From the listing below, select every line where the word "picture" appears.

━━ Data rows ━━

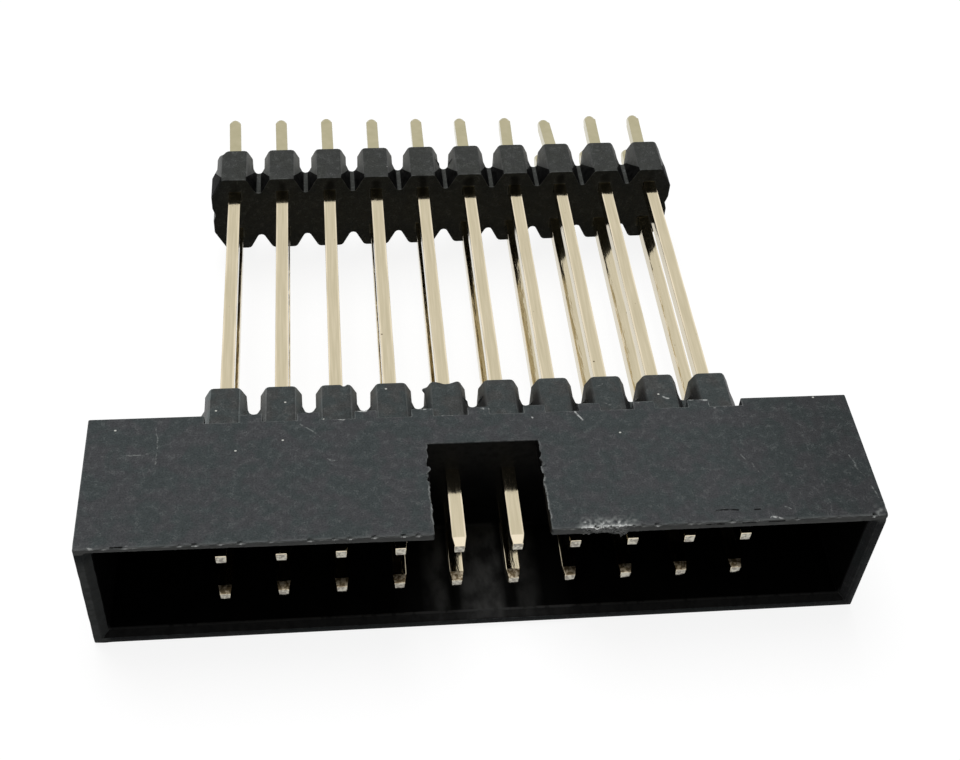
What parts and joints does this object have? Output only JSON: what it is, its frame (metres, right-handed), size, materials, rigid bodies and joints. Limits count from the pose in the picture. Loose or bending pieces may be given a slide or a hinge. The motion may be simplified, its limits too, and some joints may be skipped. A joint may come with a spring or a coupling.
{
  "type": "box header",
  "caption": "Shrouded box header: open-mouthed housing with a keying notch, rows of long square contact pins, and castellated insulator strips that hold it clear of a circuit board.",
  "frame": {"origin": "under the middle of the whole header, on the plane of the shroud's lower wall", "axes": "+X along the rows of contacts, +Y from the open mouth to the solder tails, +Z out through the wall with the keying notch"},
  "size_m": [0.0272, 0.0246, 0.0054],
  "materials": {
    "shroud_plastic": "moulded, matt, fine grain",
    "insulator_plastic": "moulded, matt",
    "pin_plating": "thin pale gold plating over nickel, satin"
  },
  "bodies": {
    "root": {"shroud": "shroud_plastic", "shroud_insulator": "insulator_plastic", "board_insulator": "insulator_plastic", "pin_01": "pin_plating", "pin_02": "pin_plating", "pin_03": "pin_plating", "pin_04": "pin_plating", "pin_05": "pin_plating", "pin_06": "pin_plating", "pin_07": "pin_plating", "pin_08": "pin_plating", "pin_09": "pin_plating", "pin_10": "pin_plating", "pin_11": "pin_plating", "pin_12": "pin_plating", "pin_13": "pin_plating", "pin_14": "pin_plating", "pin_15": "pin_plating", "pin_16": "pin_plating", "pin_17": "pin_plating", "pin_18": "pin_plating", "pin_19": "pin_plating", "pin_20": "pin_plating"}
  },
  "joints": []
}
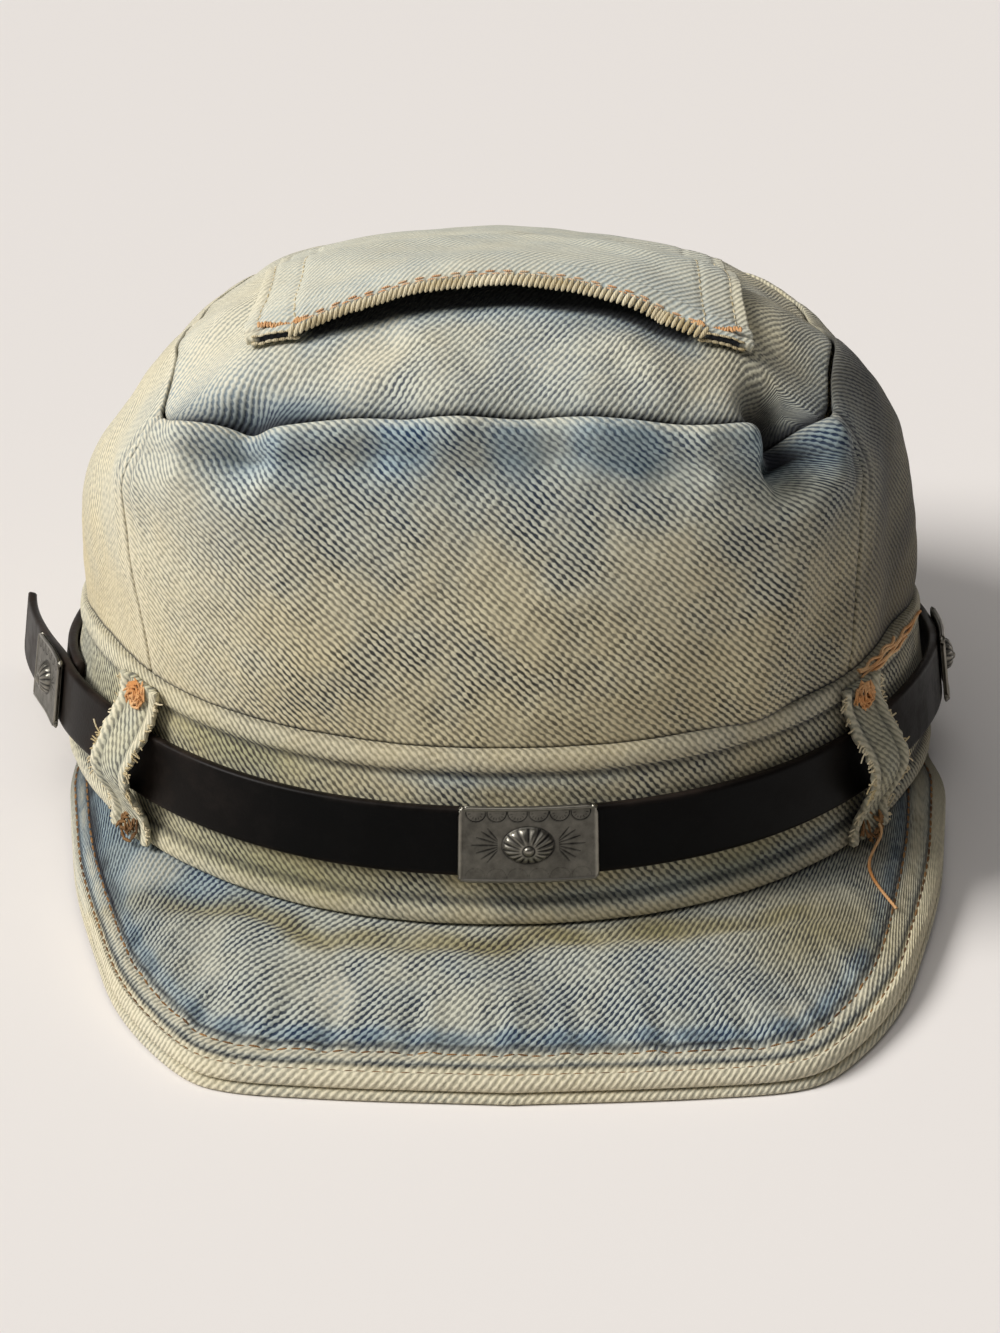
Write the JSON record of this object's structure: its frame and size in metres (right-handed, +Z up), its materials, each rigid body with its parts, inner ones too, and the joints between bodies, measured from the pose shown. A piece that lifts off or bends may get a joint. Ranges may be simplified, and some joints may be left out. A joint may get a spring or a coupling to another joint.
{
  "type": "cadet cap",
  "caption": "Soft washed denim cadet cap with a short stitched peak, a patch pocket on its crown and a leather strap with metal plates.",
  "frame": {"origin": "on the table, under the middle of the cap's box", "axes": "+Z up, -Y towards the peak, +X to the right of someone who faces the front of the cap"},
  "size_m": [0.2002, 0.2408, 0.128],
  "materials": {
    "crown_denim": "washed denim twill, worn matte",
    "band_denim": "washed denim twill, worn matte",
    "peak_denim": "washed denim twill, worn matte",
    "loop_denim": "washed denim twill, worn matte",
    "strap_leather": "smooth, slight sheen",
    "plate_silver": "stamped and antiqued"
  },
  "bodies": {
    "root": {"crown_top": "crown_denim", "crown_front": "crown_denim", "crown_side_left": "crown_denim", "crown_side_right": "crown_denim", "pocket": "crown_denim", "waistband": "band_denim", "belt_loop_left": "loop_denim", "belt_loop_right": "loop_denim", "belt_loop_back": "loop_denim", "peak_top": "peak_denim", "peak_under": "peak_denim", "strap": "strap_leather", "concho_front": "plate_silver", "concho_left": "plate_silver", "concho_right": "plate_silver"}
  },
  "joints": []
}
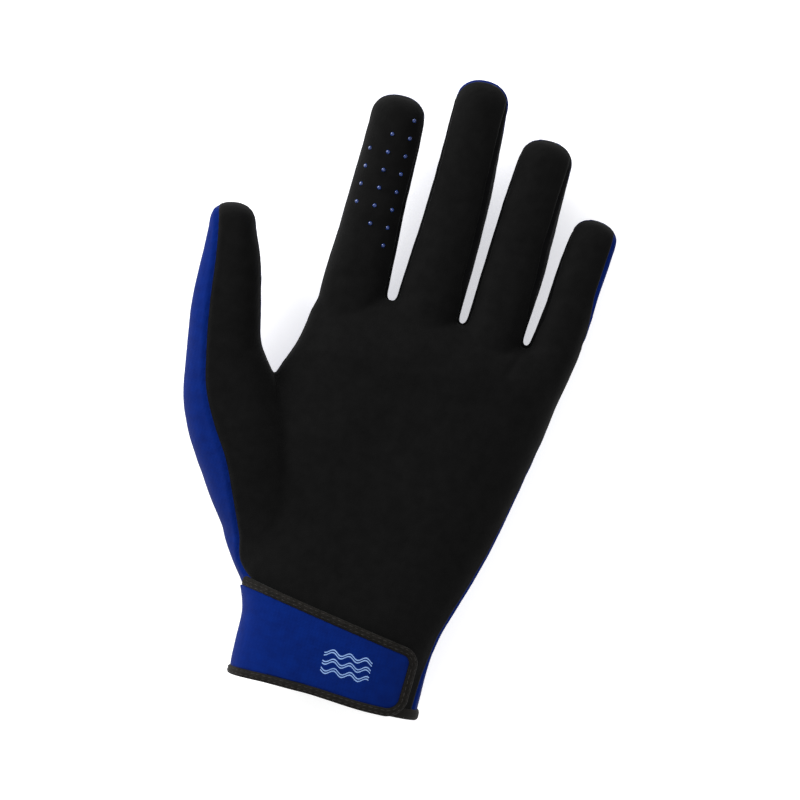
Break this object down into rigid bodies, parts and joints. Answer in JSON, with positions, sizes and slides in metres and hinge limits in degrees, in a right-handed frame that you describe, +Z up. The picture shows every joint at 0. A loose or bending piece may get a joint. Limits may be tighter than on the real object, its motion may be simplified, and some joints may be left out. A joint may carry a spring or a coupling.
{
  "type": "sailing glove",
  "caption": "Left full-finger glove with a suede palm, stretch back, finger side strips, silicone grip dots and a hook-and-loop wrist tab.",
  "frame": {"origin": "under the middle of the glove, on the surface that its back lies on", "axes": "+Z up out of the palm, +Y from the cuff to the fingertips, the thumb on the -X side"},
  "size_m": [0.1316, 0.21, 0.0405],
  "materials": {
    "palm_suede": "matte synthetic suede",
    "backhand_stretch": "matte stretch knit",
    "side_mesh": "fine stretch knit",
    "binding_tape": "ribbed woven tape",
    "hook_tape": "hook fastener tape",
    "loop_tape": "napped loop fastener tape",
    "silicone_dot": "glossy silicone"
  },
  "bodies": {
    "hand": {"palm_panel": "palm_suede", "back_panel": "backhand_stretch", "cuff_binding": "binding_tape", "loop_patch": "loop_tape"},
    "tab": {"closure_tab": "backhand_stretch", "tab_binding": "binding_tape", "hook_patch": "hook_tape"},
    "index_finger_lower": {"index_finger_lower_right_fourchette": "side_mesh", "index_finger_lower_palm_side": "palm_suede", "index_finger_lower_back": "backhand_stretch", "grip_dot_04": "silicone_dot", "grip_dot_09": "silicone_dot", "grip_dot_10": "silicone_dot", "grip_dot_16": "silicone_dot", "grip_dot_17": "silicone_dot", "grip_dot_18": "silicone_dot"},
    "index_finger_upper": {"index_finger_upper_right_fourchette": "side_mesh", "index_finger_upper_palm_side": "palm_suede", "index_finger_upper_back": "backhand_stretch", "grip_dot_01": "silicone_dot", "grip_dot_02": "silicone_dot", "grip_dot_03": "silicone_dot", "grip_dot_05": "silicone_dot", "grip_dot_06": "silicone_dot", "grip_dot_07": "silicone_dot", "grip_dot_08": "silicone_dot", "grip_dot_11": "silicone_dot", "grip_dot_12": "silicone_dot", "grip_dot_13": "silicone_dot", "grip_dot_14": "silicone_dot", "grip_dot_15": "silicone_dot"},
    "middle_finger_lower": {"middle_finger_lower_left_fourchette": "side_mesh", "middle_finger_lower_right_fourchette": "side_mesh", "middle_finger_lower_palm_side": "palm_suede", "middle_finger_lower_back": "backhand_stretch"},
    "middle_finger_upper": {"middle_finger_upper_left_fourchette": "side_mesh", "middle_finger_upper_right_fourchette": "side_mesh", "middle_finger_upper_palm_side": "palm_suede", "middle_finger_upper_back": "backhand_stretch"},
    "ring_finger_lower": {"ring_finger_lower_left_fourchette": "side_mesh", "ring_finger_lower_right_fourchette": "side_mesh", "ring_finger_lower_palm_side": "palm_suede", "ring_finger_lower_back": "backhand_stretch"},
    "ring_finger_upper": {"ring_finger_upper_left_fourchette": "side_mesh", "ring_finger_upper_right_fourchette": "side_mesh", "ring_finger_upper_palm_side": "palm_suede", "ring_finger_upper_back": "backhand_stretch"},
    "little_finger_lower": {"little_finger_lower_left_fourchette": "side_mesh", "little_finger_lower_palm_side": "palm_suede", "little_finger_lower_back": "backhand_stretch"},
    "little_finger_upper": {"little_finger_upper_left_fourchette": "side_mesh", "little_finger_upper_palm_side": "palm_suede", "little_finger_upper_back": "backhand_stretch"},
    "thumb_lower": {"thumb_lower_palm_side": "palm_suede", "thumb_lower_back": "backhand_stretch"},
    "thumb_upper": {"thumb_upper_palm_side": "palm_suede", "thumb_upper_back": "backhand_stretch"}
  },
  "joints": [
    {"name": "index_knuckle", "type": "hinge", "parent": "hand", "child": "index_finger_lower", "pos_m": [-0.01456, 0.03002, 0.02221], "axis": [0.9998, 0.0187, 0], "range_deg": [0, 60]},
    {"name": "index_middle", "type": "hinge", "parent": "index_finger_lower", "child": "index_finger_upper", "pos_m": [-0.01427, 0.0598, 0.02379], "axis": [1, -0.0072, 0], "range_deg": [0, 72]},
    {"name": "middle_knuckle", "type": "hinge", "parent": "hand", "child": "middle_finger_lower", "pos_m": [0.01073, 0.03029, 0.02272], "axis": [0.9996, -0.0287, 0], "range_deg": [0, 60]},
    {"name": "middle_middle", "type": "hinge", "parent": "middle_finger_lower", "child": "middle_finger_upper", "pos_m": [0.01204, 0.06313, 0.02447], "axis": [0.9999, -0.0124, 0], "range_deg": [0, 72]},
    {"name": "ring_knuckle", "type": "hinge", "parent": "hand", "child": "ring_finger_lower", "pos_m": [0.03401, 0.02854, 0.02224], "axis": [0.9982, -0.0597, 0], "range_deg": [0, 60]},
    {"name": "ring_middle", "type": "hinge", "parent": "ring_finger_lower", "child": "ring_finger_upper", "pos_m": [0.0352, 0.05523, 0.02338], "axis": [0.9996, -0.0265, 0], "range_deg": [0, 72]},
    {"name": "little_knuckle", "type": "hinge", "parent": "hand", "child": "little_finger_lower", "pos_m": [0.0539, 0.02417, 0.02087], "axis": [0.9887, -0.15, 0], "range_deg": [0, 60]},
    {"name": "little_middle", "type": "hinge", "parent": "little_finger_lower", "child": "little_finger_upper", "pos_m": [0.05613, 0.04344, 0.0213], "axis": [0.9953, -0.0972, 0], "range_deg": [0, 72]},
    {"name": "thumb_knuckle", "type": "hinge", "parent": "hand", "child": "thumb_lower", "pos_m": [-0.04768, 0.00162, 0.03034], "axis": [0.8795, 0.2805, -0.3845], "range_deg": [0, 30]},
    {"name": "thumb_middle", "type": "hinge", "parent": "thumb_lower", "child": "thumb_upper", "pos_m": [-0.05213, 0.02229, 0.0303], "axis": [0.9105, 0.1487, -0.3857], "range_deg": [0, 45]},
    {"name": "tab_fold", "type": "hinge", "parent": "hand", "child": "tab", "pos_m": [-0.02897, -0.08765, 0.0194], "axis": [0.1451, -0.9894, 0], "range_deg": [0, 140]}
  ]
}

━━━

**Result of this task**
What parts and joints does this object have? Output only JSON: what it is, its frame (metres, right-handed), size, materials, rigid bodies and joints. Limits count from the pose in the picture. Loose or bending pieces may be given a slide or a hinge. The motion may be simplified, its limits too, and some joints may be skipped. A joint may come with a spring or a coupling.
Break this object down into rigid bodies, parts and joints. Answer in JSON, with positions, sizes and slides in metres and hinge limits in degrees, in a right-handed frame that you describe, +Z up. The picture shows every joint at 0. A loose or bending piece may get a joint. Limits may be tighter than on the real object, its motion may be simplified, and some joints may be left out. A joint may carry a spring or a coupling.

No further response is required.